> **Stated exercise**
Copy out precisely the lines beginning at the line that contains "on the floor." and ending at the line that contains "UP = np.array([0, 0, 1.0])", including both.
==*==
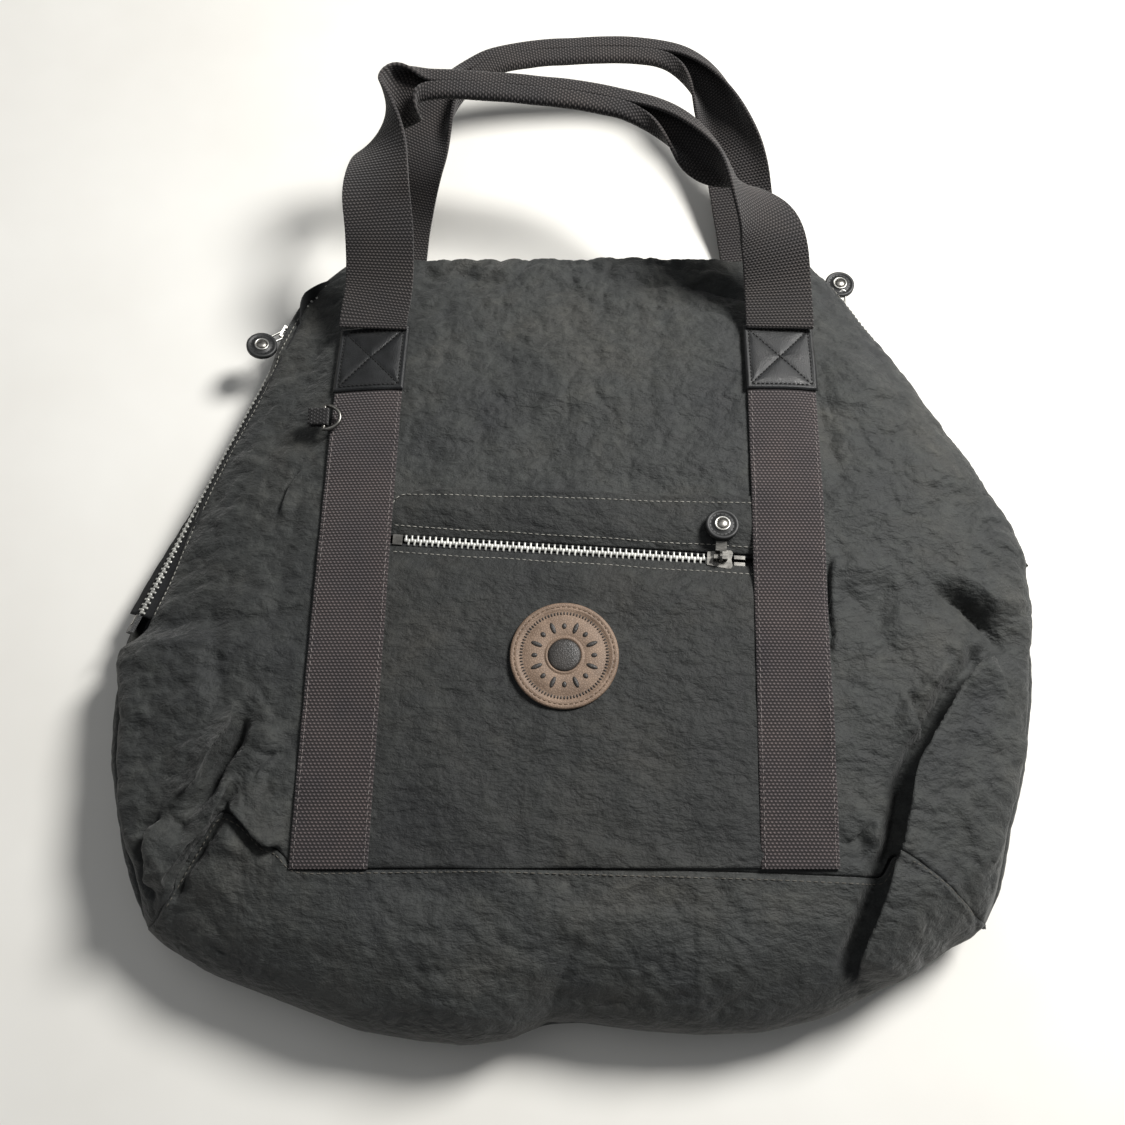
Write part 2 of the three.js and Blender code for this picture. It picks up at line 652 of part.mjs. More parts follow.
function buildPocketZip() {
  const frame = placed(pocketStart, pocketTravel, pocketAcross, up);
  const length = POCKET.zipLength;
  const tapeHalf = TAPE.half;
  // The tape is pierced where the teeth's cord runs, so it starts outside the cord.
  const near = TEETH.outer + 0.4;
  add("pocket_tape_upper", block(1, length - 1, near, 12, -tapeHalf, tapeHalf), "tape", frame);
  add("pocket_tape_lower", block(1, length - 1, -12, -near, -tapeHalf, tapeHalf), "tape", frame);
  const openFrom = POCKET_ZIP.sliderAt - 6;
  add("pocket_teeth_upper", rack(8, 190, openFrom, 1, 0), "teeth", frame);
  add("pocket_teeth_lower", rack(8, 190, openFrom, -1, 0.5), "teeth", frame);
  add("pocket_stop_end", block(2, 7.4, -2.9, 2.9, -1.4, 1.4), "metal", frame);
  add("pocket_stop_upper", block(191, 197, 0.9, 2.9, -1.4, 1.4), "metal", frame);
  add("pocket_stop_lower", block(191, 197, -2.9, -0.9, -1.4, 1.4), "metal", frame);
  const slider = new THREE.Group();
  slider.position.x = POCKET_ZIP.sliderAt;
  frame.add(slider);
  add("pocket_slider", sliderSolid(), "metal", slider);
  addPull("pocket", slider, ringLink(), (BRIDGE.low + BRIDGE.high) / 2, { at: 0, swing: 90, lift: 8 });
}

function buildMainZip() {
  for (const [name, side] of [["front", 1], ["back", -1]]) {
    const near = TEETH.outer + 0.8;
    add("main_tape_" + name, strip(mainRow(side), near, TAPE.outer, -TAPE.half, TAPE.half), "tape");
    const rows = mainRow(side, { inner: 1.6 });
    add("main_teeth_" + name, strip(rows, 0.3, TEETH.outer, -TEETH.half, TEETH.half), "teeth");
  }
}

function buildSide(name, zip, ends, pull) {
  const mirror = Math.sign(zip.end[0]);
  const s = station(0, 0, 0, [ends.outward.x, ends.outward.y], -zip.lean, 1);
  const x = ends.travel;
  const z = s.b.clone().cross(x).multiplyScalar(-mirror).normalize();
  const y = z.clone().cross(x);
  const frame = placed(ends.end, x, y, z);
  const length = ends.start.distanceTo(ends.end);
  add("main_slider_" + name, sliderSolid(), "metal", frame);
  addPull("main_" + name, frame, eyeLink(), 4.2, pull);
  add("main_stop_" + name, block(-length - 6.4, -length - 0.4, -3, 3, -1.5, 1.5), "metal", frame);
  const tab = joined(
    block(-length - 11, -length - 6.8, -7, 7, -1.2, 1.2),
    block(-length - 6.9, -length - 0.5, 3.4, 7, -1.2, 1.2),
    block(-length - 6.9, -length - 0.5, -7, -3.4, -1.2, 1.2),
  );
  add("main_end_tab_" + name, tab, "leather", frame);
}

// ---- assembly ------------------------------------------------------------------------------------

buildShell();
buildLining();
buildPocket();
buildStraps("left");
buildStraps("right");
buildHandles();
buildBadge();
buildRing();
buildPocketZip();
buildMainZip();
buildSide("left", LEFT_ZIP, leftEnds, { at: 0, swing: 180, lift: 25 });
buildSide("right", RIGHT_ZIP, rightEnds, { at: 0, swing: 0, lift: 20 });

// The frame's origin is the middle of the footprint, on the floor.
bag.updateMatrixWorld(true);
const size = new THREE.Box3().setFromObject(bag, true);
const middle = size.getCenter(V());
bag.position.set(-middle.x, -middle.y, -size.min.z);

export default bag;
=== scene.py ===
"""A slack nylon holdall on its back: crinkled shell, webbing handles, zipped pocket and leather badge.

Lengths are in millimetres in the bag's own plan (X across, Y towards the mouth, Z up from the floor)
until a mesh is made, when they become metres in the part's frame.
"""

import math

import bpy
import numpy as np
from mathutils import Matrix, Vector


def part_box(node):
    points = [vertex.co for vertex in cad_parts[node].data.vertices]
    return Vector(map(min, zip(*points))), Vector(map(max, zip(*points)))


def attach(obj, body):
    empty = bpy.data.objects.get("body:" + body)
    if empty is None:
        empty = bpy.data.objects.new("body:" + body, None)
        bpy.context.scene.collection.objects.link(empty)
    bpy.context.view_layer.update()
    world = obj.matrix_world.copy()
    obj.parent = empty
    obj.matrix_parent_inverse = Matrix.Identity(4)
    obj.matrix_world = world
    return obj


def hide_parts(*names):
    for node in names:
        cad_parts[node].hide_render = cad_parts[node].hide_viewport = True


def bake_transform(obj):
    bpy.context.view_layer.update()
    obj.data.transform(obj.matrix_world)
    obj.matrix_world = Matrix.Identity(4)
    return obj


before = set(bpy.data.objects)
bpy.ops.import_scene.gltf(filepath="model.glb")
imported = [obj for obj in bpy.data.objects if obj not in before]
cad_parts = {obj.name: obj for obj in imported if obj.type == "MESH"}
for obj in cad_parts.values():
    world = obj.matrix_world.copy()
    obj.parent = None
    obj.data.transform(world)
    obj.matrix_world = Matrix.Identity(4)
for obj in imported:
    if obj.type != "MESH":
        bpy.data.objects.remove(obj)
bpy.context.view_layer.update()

ORIGIN = np.array([-7.715, -47.417, 0.0])  # the plan's origin in the part's frame
METRE = 0.001
UP = np.array([0, 0, 1.0])

# ---- the slack shell's outline, heights and folds -------------------------------------------------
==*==
> **Solution to this exercise**
// The frame's origin is the middle of the footprint, on the floor.
bag.updateMatrixWorld(true);
const size = new THREE.Box3().setFromObject(bag, true);
const middle = size.getCenter(V());
bag.position.set(-middle.x, -middle.y, -size.min.z);

export default bag;
=== scene.py ===
"""A slack nylon holdall on its back: crinkled shell, webbing handles, zipped pocket and leather badge.

Lengths are in millimetres in the bag's own plan (X across, Y towards the mouth, Z up from the floor)
until a mesh is made, when they become metres in the part's frame.
"""

import math

import bpy
import numpy as np
from mathutils import Matrix, Vector


def part_box(node):
    points = [vertex.co for vertex in cad_parts[node].data.vertices]
    return Vector(map(min, zip(*points))), Vector(map(max, zip(*points)))


def attach(obj, body):
    empty = bpy.data.objects.get("body:" + body)
    if empty is None:
        empty = bpy.data.objects.new("body:" + body, None)
        bpy.context.scene.collection.objects.link(empty)
    bpy.context.view_layer.update()
    world = obj.matrix_world.copy()
    obj.parent = empty
    obj.matrix_parent_inverse = Matrix.Identity(4)
    obj.matrix_world = world
    return obj


def hide_parts(*names):
    for node in names:
        cad_parts[node].hide_render = cad_parts[node].hide_viewport = True


def bake_transform(obj):
    bpy.context.view_layer.update()
    obj.data.transform(obj.matrix_world)
    obj.matrix_world = Matrix.Identity(4)
    return obj


before = set(bpy.data.objects)
bpy.ops.import_scene.gltf(filepath="model.glb")
imported = [obj for obj in bpy.data.objects if obj not in before]
cad_parts = {obj.name: obj for obj in imported if obj.type == "MESH"}
for obj in cad_parts.values():
    world = obj.matrix_world.copy()
    obj.parent = None
    obj.data.transform(world)
    obj.matrix_world = Matrix.Identity(4)
for obj in imported:
    if obj.type != "MESH":
        bpy.data.objects.remove(obj)
bpy.context.view_layer.update()

ORIGIN = np.array([-7.715, -47.417, 0.0])  # the plan's origin in the part's frame
METRE = 0.001
UP = np.array([0, 0, 1.0])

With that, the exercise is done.